>> It could be one of the biggest deals the world has ever seen, but Unilever says it's not going to happen. The European consumer products giant Friday turning down a $143 billion merger offer from Kraft Heinz, saying the deal makes no financial or strategic sense. But the market thinks differently, says Reuters Merger and Acquisition Reporter Lauren Hirsch.
>> Unilever is a great deal for Kraft Heinz because Unilever has both food products which go well with Kraft Heinz but it also has household personal care. So what Kraft Heinz could do is they basically get two for one. They get food to add to their food portfolio and then and a whole new platform to build out in household personal care.

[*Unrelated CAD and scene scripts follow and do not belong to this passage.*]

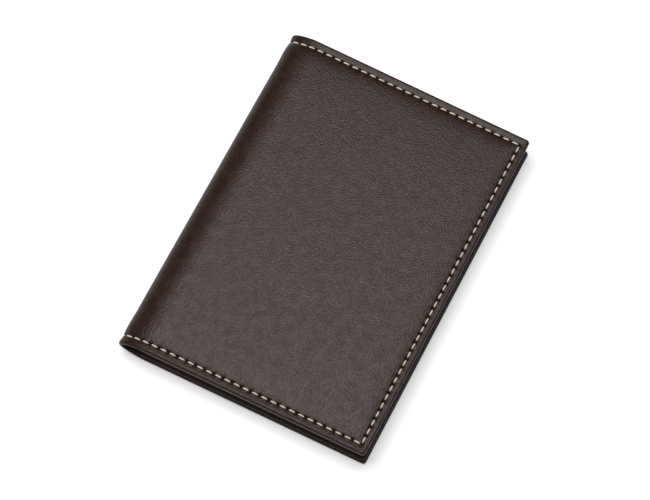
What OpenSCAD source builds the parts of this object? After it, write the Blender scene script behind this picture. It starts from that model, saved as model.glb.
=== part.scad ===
// Bifold passport holder, shut and lying on its rear cover.
// +X points to the fore-edge, +Y to the head and +Z up. The origin is under the middle of the shut holder.

/* [Closed size] */
// Width from the spine to the fore-edge, shut
width = 100; // [96:1:110]
// Height along the spine
height = 138; // [134:1:150]
// Thickness, shut and empty
thickness = 13; // [12:0.2:14]
// Radius of the corners in plan
corner_r = 2; // [1.5:0.5:4]

/* [Layers] */
// Outer leather
leather_t = 0.8; // [0.7:0.05:0.9]
// Stiffening board in each cover
board_t = 0.6; // [0.5:0.05:0.7]
// Textile lining
lining_t = 0.2; // [0.15:0.05:0.25]
// Leather of the passport sleeves
sleeve_t = 0.8; // [0.6:0.05:0.8]
// Leather of the card pockets
card_t = 0.35; // [0.3:0.05:0.4]
// Textile backing behind the upper card pockets
backer_t = 0.15; // [0.1:0.05:0.2]

/* [Edges and pockets] */
// Width of the outer leather turned in round the board
turn_in = 10; // [8:1:12]
// Width of the sleeve leather turned under at its seams
sleeve_hem = 5; // [4:0.5:5]
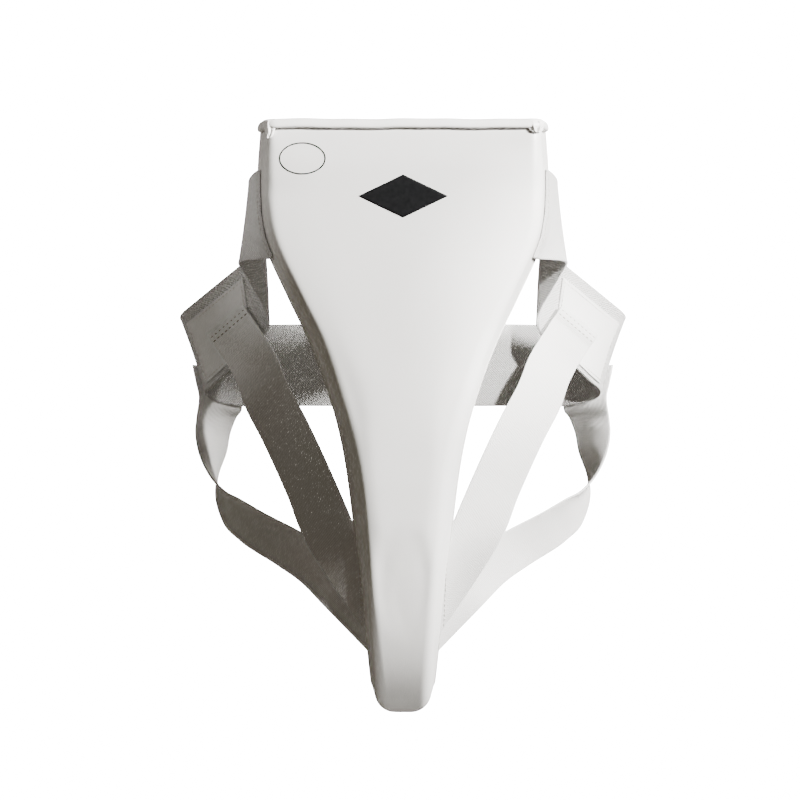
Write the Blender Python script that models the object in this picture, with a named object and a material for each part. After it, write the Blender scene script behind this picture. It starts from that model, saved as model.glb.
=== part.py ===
"""Groin protector for martial arts and boxing, in metres with +Z up.

A long padded front tapers to a tongue that curves back between the legs. An elastic waistband
runs behind it, and two elastic straps on each side run from the waistband to the tongue.

The origin lies on the flat back lining, on the centre line, at the middle of the height where
the waistband is sewn on. The wearer is behind it, at +Y, and the padded front faces -Y.
"""

import math

import bmesh
import bpy
from mathutils import Vector

# ---------------------------------------------------------------- driving dimensions

PAD_ABOVE_WAISTLINE = 0.0515
PAD_LENGTH = 0.3400
TAIL_LENGTH = 0.0970
PAD_TOP_WIDTH = 0.1650
PAD_TAIL_WIDTH = 0.0360
PAD_THICKNESS = 0.0200
TAIL_THICKNESS = 0.0150
TAIL_CURL = math.radians(52)
TAIL_END_RADIUS = 0.0140
SIDE_SLOPE = PAD_THICKNESS * 0.25
FRONT_EDGE_RADIUS = PAD_THICKNESS * 0.375
TOP_EDGE_DROP = PAD_THICKNESS * 0.15
TOP_EDGE_LENGTH = 0.0100

COVER_THICKNESS = 0.0014
COMFORT_FOAM_THICKNESS = 0.0055
LINING_THICKNESS = 0.0010
CLEARANCE = 0.0003

BINDING_THICKNESS = 0.0012
BINDING_DROP = 0.0040
BINDING_FOLD_LENGTH = 0.0070
BINDING_FOLD_ROWS = 3

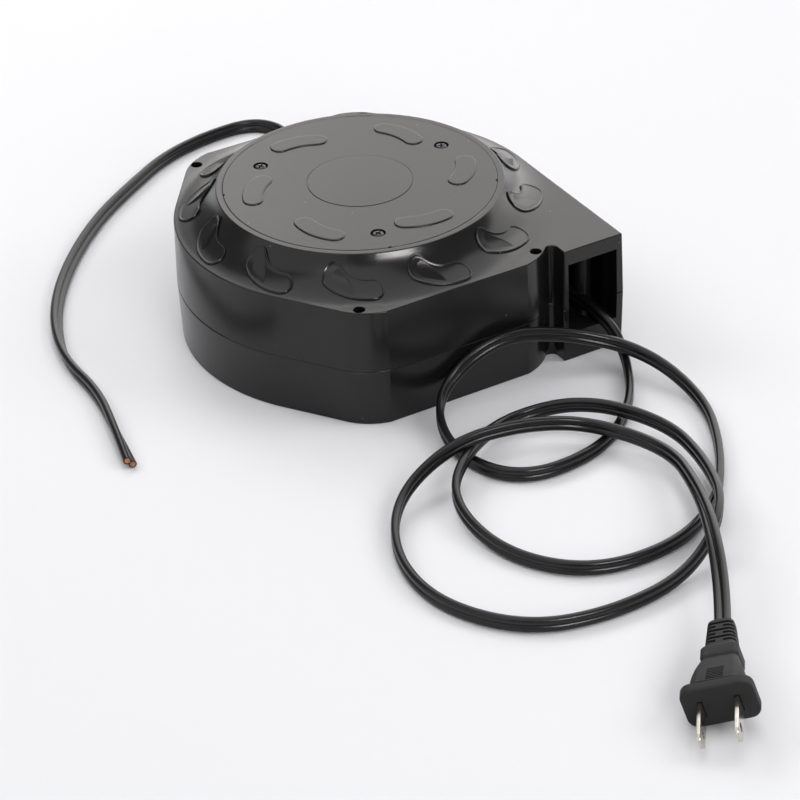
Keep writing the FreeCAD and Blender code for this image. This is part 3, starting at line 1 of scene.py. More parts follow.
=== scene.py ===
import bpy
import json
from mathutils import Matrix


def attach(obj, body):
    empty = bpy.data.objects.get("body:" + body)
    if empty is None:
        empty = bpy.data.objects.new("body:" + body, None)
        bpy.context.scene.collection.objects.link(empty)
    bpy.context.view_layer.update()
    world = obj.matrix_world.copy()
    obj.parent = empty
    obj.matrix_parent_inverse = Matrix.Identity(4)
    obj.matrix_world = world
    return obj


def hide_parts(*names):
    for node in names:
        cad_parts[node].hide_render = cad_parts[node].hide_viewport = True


bl_info = {
    "name": "Extension Cord Reel",
    "version": (1, 0, 0),
    "blender": (4, 5, 0),
    "location": "View3D > Sidebar > Cord Reel",
    "description": "Dresses the packed model of a spring-wound extension cord reel",
    "category": "Object",
}

import json
import math

import bmesh
import bpy
from bpy.props import FloatProperty, IntProperty, PointerProperty
from mathutils import Matrix, Vector

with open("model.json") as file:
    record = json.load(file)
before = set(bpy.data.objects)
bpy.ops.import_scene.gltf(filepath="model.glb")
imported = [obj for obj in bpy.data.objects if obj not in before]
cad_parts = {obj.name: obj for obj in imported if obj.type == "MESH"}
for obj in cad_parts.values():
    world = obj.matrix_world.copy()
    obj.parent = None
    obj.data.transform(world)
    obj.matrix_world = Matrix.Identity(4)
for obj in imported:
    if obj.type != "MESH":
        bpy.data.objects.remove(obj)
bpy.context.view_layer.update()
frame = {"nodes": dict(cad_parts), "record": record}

MM = 0.001

# The cord from the rollers to the plug, in millimetres. It follows the route of the solid cord, with
# points moved a little so that it lies as in the photograph.
EXIT = (60.3, -49.0, 19.0)
PLUG_CORD_ROUTE = (
    (65.3, -76.2, 17.2),
    (66.5, -90.5, 3.4),
    (48.5, -120.0, 3.2),
    (21.8, -138.6, 3.2),
    (-13.5, -138.6, 3.2),
    (-25.6, -107.8, 3.2),
    (-13.0, -76.5, 7.5),
    (13.0, -79.0, 26.5),
    (47.0, -80.0, 16.5),
    (71.0, -98.0, 9.0),
    (75.0, -131.0, 3.2),
    (61.0, -161.0, 3.2),
    (41.0, -188.0, 3.2),
    (12.0, -203.0, 3.2),
    (-22.4, -199.8, 3.2),
    (-43.0, -173.0, 3.2),
    (-43.2, -137.4, 6.0),
    (-22.0, -117.0, 9.5),
    (6.2, -101.8, 4.5),
    (30.2, -116.8, 11.6),
    (51.0, -141.0, 7.0),
    (47.0, -172.0, 8.0),
    (33.0, -203.0, 12.0),
    (7.0, -219.0, 3.2),
    (-27.3, -223.4, 3.2),
    (-58.0, -215.0, 3.2),
    (-77.0, -187.0, 3.2),
    (-76.0, -155.0, 3.2),
    (-59.0, -126.0, 5.0),
    (-30.0, -116.4, 13.0),
    (-2.2, -120.6, 14.6),
    (25.0, -127.6, 9.4),
    (41.0, -157.0, 8.0),
    (31.0, -188.0, 13.0),
    (18.0, -216.0, 17.0),
    (2.4, -244.5, 12.8),
)

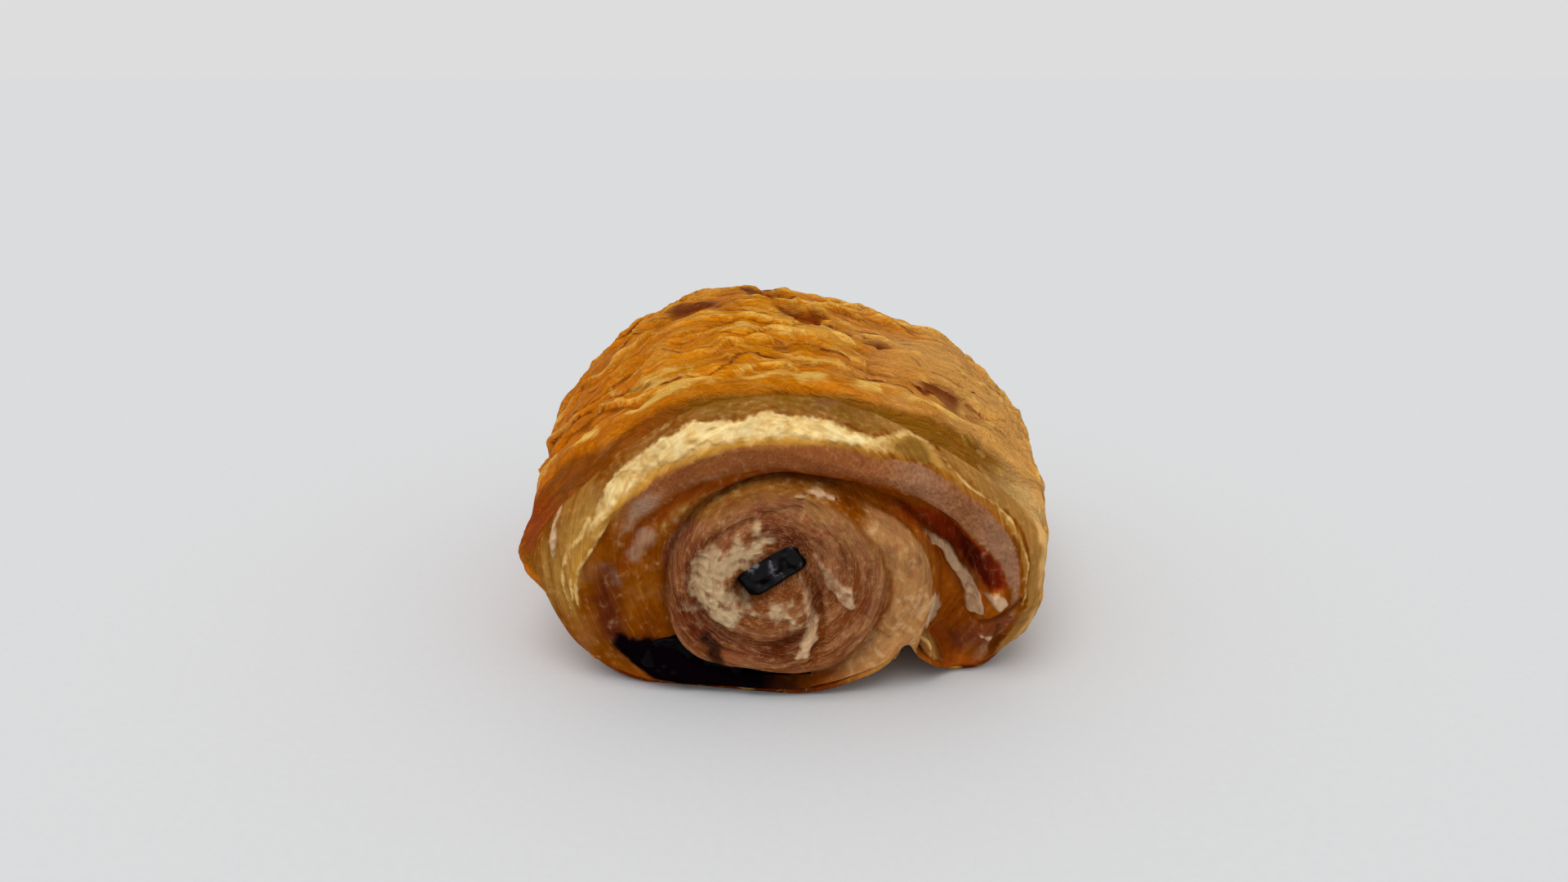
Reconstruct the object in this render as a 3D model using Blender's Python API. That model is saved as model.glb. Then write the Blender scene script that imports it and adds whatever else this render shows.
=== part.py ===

>> If a deal does ever come together, it will combine some of the world's best known brands. Unilever owns Ben and Jerry's ice cream, Dove soap and Lipton tea while Kraft Heinz has this eponymous macaroni and cheese and ketchup products along with Oscar Mayer meats and tons of other food items.
Shares of Unilever and Kraft Heinz jumping to record highs. Analysts and investors say those gains may have as much to do with faith in Kraft Heinz two major backers, billionaires investor Warren Buffet and Brazilian investment firm 3G. Armed with Buffett's money, 3G was behind a number of transformative deals in the food and beverage industry, like Anheuser-Busch InBev's takeover of SAB Miller.
>> People are obsessed with 3G. 3G pretty much gets what it wants, so I think there's an assumption that if 3G wants something, it'll figure out a way to get it done.>> But there are political risks. 3G is known for cutting costs. If it does get a merger and then decides to cut American jobs or shift production to Europe, then that could spark a reaction from the America First Trump White House.
On the other side of the Atlantic, Britains are not so keen on seeing Unilever, another one of their crown jewels, taken over be a foreigner. And if the proposed marriage means closed factories and job cuts, it will face backlash there too.